Noncommutative geometry of the Moyal plane: translation isometries, Connes' distance on coherent states, Pythagoras equality

We study the metric aspect of the Moyal plane from Connes' noncommutative geometry point of view. First, we compute Connes' spectral distance associated with the natural isometric action of R^2 on the algebra of the Moyal plane A. We show that the distance between any state of A and any of its translated is precisely the amplitude of the translation. As a consequence, we obtain the spectral distance between coherent states of the quantum harmonic oscillator as the Euclidean distance on the plane. We investigate the classical limit, showing that the set of coherent states equipped with Connes' spectral distance tends towards the Euclidean plane as the parameter of deformation goes to zero. The extension of these results to the action of the symplectic group is also discussed, with particular emphasize on the orbits of coherent states under rotations. Second, we compute the spectral distance in the double Moyal plane, intended as the product of (the minimal unitization of) A by C^2. We show that on the set of states obtained by translation of an arbitrary state of A, this distance is given by Pythagoras theorem.

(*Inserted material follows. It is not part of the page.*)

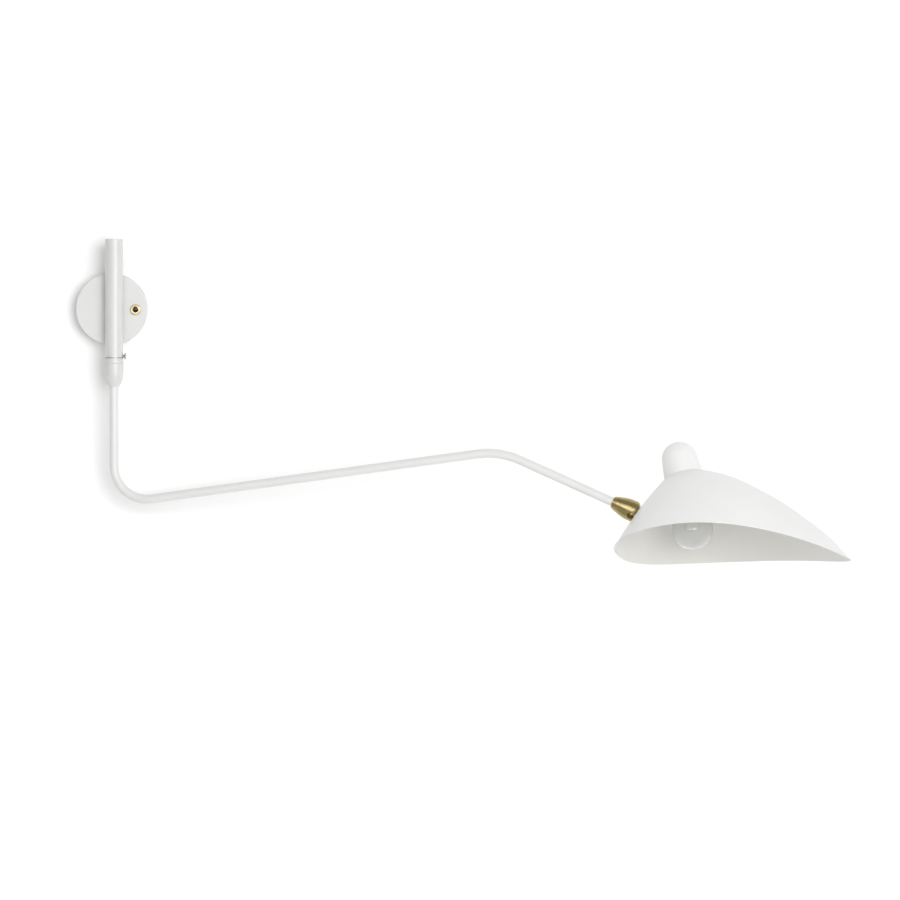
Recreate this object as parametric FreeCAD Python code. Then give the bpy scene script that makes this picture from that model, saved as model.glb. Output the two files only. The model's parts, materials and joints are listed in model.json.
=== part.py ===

On the way, we prove some Pythagoras inequalities for the product of arbitrary unital & non-degenerate spectral triples. Applied to the Doplicher-Fredenhagen-Roberts model of quantum spacetime [DFR], these two theorems show that Connes' spectral distance and the DFR quantum length coincide on the set of states of optimal localization. Some of the results of this paper can be thought as a continuation of arXiv:0912.0906, as well as a companion to arXiv:1106.0261.